**TO DO:** Starting at the line containing "Model this object in build123d, one", please quote every line up to and including the line containing "# chair. The", exactly, and nothing beyond.

**THE INPUT:**

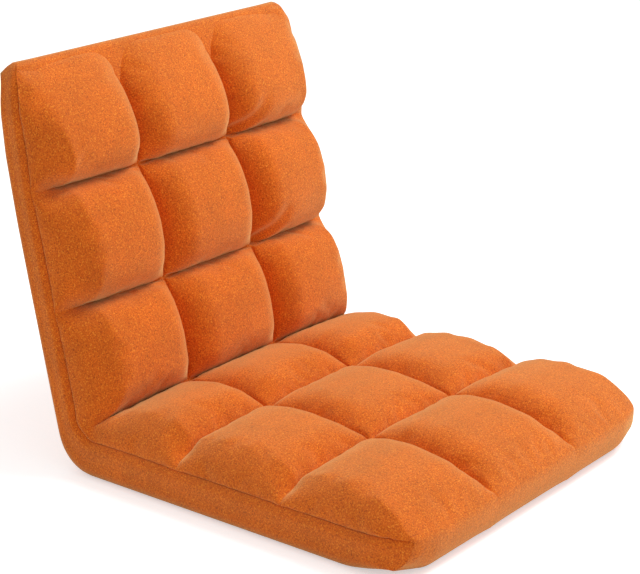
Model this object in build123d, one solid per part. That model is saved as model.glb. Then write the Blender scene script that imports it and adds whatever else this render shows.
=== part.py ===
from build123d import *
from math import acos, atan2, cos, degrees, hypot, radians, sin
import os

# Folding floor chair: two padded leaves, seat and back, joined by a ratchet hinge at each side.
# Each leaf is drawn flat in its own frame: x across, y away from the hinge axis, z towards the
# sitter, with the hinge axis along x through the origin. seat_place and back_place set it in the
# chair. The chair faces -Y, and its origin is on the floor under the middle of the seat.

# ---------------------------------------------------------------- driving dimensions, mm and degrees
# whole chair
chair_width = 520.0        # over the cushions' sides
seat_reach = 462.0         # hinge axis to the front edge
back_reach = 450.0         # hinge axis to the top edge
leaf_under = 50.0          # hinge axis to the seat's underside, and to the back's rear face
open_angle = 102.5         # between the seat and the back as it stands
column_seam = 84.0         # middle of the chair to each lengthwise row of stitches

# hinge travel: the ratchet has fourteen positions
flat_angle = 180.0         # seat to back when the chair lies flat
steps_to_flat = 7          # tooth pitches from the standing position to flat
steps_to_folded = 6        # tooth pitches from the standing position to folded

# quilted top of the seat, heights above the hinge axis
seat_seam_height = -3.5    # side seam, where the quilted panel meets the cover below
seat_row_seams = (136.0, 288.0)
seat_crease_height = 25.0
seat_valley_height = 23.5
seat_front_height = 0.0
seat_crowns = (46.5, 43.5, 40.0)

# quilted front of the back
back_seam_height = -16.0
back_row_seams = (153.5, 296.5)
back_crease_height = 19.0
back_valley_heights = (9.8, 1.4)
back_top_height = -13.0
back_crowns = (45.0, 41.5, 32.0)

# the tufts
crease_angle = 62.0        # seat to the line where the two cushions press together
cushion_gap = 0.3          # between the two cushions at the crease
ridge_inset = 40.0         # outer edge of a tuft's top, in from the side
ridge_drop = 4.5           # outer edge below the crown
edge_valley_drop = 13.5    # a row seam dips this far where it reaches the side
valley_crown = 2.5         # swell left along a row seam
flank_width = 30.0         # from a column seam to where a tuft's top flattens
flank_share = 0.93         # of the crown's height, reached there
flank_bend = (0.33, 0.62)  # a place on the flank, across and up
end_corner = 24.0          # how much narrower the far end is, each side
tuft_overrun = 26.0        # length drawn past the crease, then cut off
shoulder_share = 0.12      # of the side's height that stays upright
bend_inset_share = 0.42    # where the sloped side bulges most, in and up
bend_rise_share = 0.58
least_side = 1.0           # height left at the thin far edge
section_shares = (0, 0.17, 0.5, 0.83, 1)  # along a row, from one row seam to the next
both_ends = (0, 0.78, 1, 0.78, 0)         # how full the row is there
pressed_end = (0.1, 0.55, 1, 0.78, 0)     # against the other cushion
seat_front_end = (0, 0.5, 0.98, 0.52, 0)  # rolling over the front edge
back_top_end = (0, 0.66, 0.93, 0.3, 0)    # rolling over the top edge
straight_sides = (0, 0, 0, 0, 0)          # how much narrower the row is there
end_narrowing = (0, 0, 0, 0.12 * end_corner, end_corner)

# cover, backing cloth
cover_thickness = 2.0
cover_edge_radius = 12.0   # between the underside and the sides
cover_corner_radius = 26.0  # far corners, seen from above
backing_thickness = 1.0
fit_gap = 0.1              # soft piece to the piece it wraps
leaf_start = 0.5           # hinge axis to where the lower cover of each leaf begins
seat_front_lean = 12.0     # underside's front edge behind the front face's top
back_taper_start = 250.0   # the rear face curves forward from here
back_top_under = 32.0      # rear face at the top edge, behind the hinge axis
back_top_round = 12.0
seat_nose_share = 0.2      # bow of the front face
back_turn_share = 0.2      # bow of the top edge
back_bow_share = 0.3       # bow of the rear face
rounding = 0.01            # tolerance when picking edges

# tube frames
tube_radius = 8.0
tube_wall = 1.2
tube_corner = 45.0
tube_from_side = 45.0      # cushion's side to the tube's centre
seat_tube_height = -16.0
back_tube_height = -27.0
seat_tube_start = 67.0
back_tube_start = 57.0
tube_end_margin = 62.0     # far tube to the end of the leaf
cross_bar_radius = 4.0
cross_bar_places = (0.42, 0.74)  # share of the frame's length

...

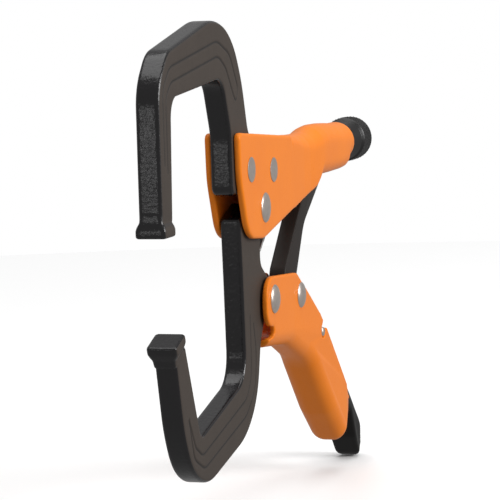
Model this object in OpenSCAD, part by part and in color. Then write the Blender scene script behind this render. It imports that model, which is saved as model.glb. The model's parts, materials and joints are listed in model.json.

**FINISHED TASK:**
Model this object in build123d, one solid per part. That model is saved as model.glb. Then write the Blender scene script that imports it and adds whatever else this render shows.
=== part.py ===
from build123d import *
from math import acos, atan2, cos, degrees, hypot, radians, sin
import os

# Folding floor chair: two padded leaves, seat and back, joined by a ratchet hinge at each side.
# Each leaf is drawn flat in its own frame: x across, y away from the hinge axis, z towards the
# sitter, with the hinge axis along x through the origin. seat_place and back_place set it in the
# chair. The chair faces -Y, and its origin is on the floor under the middle of the seat.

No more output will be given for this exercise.